Required work: Using the listing below, set down each line from the line containing "slots = cad_parts[node].data.materials" through the line containing "camera_lens = 113.6", both ends included, exactly and with nothing added.

Provided data:
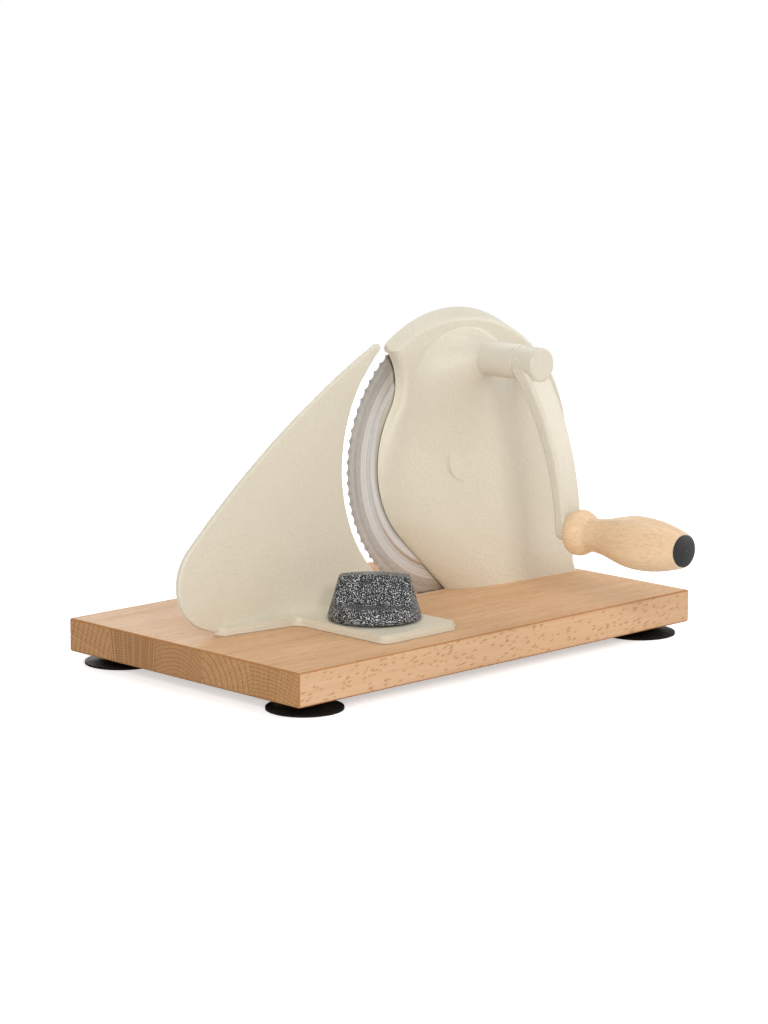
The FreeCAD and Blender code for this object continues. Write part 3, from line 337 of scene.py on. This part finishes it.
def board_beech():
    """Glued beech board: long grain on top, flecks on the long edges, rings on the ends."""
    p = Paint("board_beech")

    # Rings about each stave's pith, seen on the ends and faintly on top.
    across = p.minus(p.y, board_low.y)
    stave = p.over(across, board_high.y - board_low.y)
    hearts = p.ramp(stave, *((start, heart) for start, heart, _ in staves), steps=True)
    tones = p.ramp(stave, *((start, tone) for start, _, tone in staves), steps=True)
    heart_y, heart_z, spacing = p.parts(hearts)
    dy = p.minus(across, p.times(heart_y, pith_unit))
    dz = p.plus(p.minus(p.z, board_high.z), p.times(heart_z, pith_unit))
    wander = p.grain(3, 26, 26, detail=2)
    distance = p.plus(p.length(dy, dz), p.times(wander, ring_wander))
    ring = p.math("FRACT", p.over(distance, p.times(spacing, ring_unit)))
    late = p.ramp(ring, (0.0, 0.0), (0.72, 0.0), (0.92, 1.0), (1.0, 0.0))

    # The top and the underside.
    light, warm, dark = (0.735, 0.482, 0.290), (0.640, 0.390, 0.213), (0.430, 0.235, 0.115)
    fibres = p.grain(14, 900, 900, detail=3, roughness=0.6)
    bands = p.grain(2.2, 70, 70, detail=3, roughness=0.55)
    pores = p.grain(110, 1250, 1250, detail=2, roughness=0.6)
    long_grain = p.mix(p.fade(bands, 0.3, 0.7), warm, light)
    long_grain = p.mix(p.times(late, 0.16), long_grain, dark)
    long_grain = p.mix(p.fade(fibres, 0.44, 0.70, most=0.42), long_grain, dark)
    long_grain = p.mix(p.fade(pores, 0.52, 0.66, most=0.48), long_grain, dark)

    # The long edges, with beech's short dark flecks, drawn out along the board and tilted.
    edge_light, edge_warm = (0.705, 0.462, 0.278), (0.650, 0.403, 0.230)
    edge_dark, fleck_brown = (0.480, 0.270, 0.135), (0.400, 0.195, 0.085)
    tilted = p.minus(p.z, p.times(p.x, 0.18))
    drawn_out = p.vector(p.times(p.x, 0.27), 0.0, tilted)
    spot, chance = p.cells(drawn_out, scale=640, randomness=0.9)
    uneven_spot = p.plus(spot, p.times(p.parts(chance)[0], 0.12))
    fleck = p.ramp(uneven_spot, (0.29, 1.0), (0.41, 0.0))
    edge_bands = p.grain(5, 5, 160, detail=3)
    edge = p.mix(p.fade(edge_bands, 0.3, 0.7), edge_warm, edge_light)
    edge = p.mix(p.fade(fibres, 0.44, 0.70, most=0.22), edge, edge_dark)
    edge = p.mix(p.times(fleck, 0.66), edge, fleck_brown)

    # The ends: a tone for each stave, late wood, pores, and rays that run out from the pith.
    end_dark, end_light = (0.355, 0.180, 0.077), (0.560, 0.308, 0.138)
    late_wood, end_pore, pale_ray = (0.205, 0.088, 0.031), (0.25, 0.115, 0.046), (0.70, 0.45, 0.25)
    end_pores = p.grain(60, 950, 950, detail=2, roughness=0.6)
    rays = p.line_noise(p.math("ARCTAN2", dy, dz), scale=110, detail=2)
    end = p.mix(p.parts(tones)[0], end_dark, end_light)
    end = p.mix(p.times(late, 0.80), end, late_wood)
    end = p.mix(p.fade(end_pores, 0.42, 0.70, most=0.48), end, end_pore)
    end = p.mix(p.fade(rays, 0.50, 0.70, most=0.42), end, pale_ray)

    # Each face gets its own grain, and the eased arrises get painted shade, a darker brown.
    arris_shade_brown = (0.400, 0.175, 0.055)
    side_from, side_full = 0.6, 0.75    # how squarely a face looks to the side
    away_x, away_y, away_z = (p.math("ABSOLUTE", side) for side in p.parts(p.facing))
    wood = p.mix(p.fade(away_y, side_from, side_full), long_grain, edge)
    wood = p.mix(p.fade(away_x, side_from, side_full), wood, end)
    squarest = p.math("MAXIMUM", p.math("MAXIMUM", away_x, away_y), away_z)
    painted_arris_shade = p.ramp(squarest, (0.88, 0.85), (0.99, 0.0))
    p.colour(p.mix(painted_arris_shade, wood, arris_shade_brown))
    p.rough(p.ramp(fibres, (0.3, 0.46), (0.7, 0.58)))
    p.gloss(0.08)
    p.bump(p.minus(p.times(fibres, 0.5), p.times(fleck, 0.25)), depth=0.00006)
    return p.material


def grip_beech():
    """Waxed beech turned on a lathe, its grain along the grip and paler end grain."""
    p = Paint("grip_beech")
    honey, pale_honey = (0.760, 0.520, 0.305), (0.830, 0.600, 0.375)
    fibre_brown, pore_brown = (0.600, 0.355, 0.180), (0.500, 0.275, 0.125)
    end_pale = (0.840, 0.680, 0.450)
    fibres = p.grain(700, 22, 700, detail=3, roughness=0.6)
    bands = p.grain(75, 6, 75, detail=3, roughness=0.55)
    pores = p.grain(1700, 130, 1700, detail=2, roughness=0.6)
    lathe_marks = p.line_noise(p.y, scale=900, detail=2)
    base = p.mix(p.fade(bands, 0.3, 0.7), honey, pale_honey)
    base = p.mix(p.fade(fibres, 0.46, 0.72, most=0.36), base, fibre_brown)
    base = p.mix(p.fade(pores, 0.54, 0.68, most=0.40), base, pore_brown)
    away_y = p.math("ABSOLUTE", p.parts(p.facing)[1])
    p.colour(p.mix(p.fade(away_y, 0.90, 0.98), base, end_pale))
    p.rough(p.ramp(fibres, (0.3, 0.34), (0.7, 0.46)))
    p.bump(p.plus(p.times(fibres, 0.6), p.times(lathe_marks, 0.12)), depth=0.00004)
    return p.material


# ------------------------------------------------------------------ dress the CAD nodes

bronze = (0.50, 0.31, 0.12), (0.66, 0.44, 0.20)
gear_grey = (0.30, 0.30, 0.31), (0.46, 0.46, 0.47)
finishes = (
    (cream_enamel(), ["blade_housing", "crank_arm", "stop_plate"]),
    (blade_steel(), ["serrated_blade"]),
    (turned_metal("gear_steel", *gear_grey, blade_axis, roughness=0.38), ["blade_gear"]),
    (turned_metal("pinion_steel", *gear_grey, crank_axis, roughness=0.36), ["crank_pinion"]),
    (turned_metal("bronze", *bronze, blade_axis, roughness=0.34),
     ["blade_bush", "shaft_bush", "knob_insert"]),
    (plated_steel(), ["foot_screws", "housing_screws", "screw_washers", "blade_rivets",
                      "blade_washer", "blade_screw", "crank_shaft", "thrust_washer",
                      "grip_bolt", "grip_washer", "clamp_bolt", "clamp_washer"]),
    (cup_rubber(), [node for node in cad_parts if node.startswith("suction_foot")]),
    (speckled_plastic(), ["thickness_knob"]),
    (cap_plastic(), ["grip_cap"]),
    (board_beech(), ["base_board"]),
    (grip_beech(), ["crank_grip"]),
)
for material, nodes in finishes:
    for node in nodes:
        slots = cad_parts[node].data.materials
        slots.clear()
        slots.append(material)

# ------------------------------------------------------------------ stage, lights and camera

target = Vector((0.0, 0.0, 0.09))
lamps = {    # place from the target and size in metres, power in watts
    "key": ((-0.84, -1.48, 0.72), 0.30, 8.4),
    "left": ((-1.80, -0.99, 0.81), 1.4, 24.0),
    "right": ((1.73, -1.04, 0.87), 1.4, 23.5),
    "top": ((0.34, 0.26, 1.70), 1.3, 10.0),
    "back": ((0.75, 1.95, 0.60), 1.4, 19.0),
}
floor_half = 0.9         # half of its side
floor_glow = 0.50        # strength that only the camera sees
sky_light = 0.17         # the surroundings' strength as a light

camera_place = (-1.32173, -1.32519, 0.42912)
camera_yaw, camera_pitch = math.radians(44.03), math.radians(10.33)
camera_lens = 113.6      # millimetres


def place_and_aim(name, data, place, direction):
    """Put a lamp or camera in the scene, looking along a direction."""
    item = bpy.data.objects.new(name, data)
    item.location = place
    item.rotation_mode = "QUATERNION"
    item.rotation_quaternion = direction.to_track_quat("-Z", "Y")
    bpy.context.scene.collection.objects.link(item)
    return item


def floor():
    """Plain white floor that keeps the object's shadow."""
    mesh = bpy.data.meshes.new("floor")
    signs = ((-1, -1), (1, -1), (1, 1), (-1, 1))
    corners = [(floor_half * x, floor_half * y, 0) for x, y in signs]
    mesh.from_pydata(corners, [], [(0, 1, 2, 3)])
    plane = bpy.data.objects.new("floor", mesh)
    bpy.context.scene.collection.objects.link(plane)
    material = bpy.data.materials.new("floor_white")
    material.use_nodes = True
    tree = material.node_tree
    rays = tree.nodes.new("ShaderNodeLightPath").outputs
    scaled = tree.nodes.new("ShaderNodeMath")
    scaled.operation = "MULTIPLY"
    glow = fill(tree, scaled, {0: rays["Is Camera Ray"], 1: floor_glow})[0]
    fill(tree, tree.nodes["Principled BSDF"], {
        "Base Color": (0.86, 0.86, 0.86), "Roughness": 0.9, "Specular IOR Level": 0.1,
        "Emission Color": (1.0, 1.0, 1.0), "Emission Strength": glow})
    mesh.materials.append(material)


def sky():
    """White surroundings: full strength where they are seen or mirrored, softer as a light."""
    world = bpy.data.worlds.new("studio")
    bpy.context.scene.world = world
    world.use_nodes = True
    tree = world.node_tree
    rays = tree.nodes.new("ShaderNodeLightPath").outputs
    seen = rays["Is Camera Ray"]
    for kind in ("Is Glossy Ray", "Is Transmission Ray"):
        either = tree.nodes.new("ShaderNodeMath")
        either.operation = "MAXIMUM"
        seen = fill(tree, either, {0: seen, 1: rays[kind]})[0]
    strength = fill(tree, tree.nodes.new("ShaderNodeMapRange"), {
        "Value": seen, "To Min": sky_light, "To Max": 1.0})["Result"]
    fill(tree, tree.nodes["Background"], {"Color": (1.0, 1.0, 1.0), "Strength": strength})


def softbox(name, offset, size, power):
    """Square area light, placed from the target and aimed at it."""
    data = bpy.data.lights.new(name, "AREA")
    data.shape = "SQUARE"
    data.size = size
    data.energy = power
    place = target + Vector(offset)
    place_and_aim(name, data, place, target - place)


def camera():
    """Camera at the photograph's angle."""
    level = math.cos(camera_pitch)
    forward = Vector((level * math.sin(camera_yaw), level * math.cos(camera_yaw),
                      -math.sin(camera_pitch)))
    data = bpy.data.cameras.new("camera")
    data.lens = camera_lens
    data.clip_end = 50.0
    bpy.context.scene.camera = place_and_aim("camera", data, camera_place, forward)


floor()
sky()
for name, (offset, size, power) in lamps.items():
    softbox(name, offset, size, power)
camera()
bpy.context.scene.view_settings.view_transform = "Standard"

Written solution:
        slots = cad_parts[node].data.materials
        slots.clear()
        slots.append(material)

# ------------------------------------------------------------------ stage, lights and camera

target = Vector((0.0, 0.0, 0.09))
lamps = {    # place from the target and size in metres, power in watts
    "key": ((-0.84, -1.48, 0.72), 0.30, 8.4),
    "left": ((-1.80, -0.99, 0.81), 1.4, 24.0),
    "right": ((1.73, -1.04, 0.87), 1.4, 23.5),
    "top": ((0.34, 0.26, 1.70), 1.3, 10.0),
    "back": ((0.75, 1.95, 0.60), 1.4, 19.0),
}
floor_half = 0.9         # half of its side
floor_glow = 0.50        # strength that only the camera sees
sky_light = 0.17         # the surroundings' strength as a light

camera_place = (-1.32173, -1.32519, 0.42912)
camera_yaw, camera_pitch = math.radians(44.03), math.radians(10.33)
camera_lens = 113.6      # millimetres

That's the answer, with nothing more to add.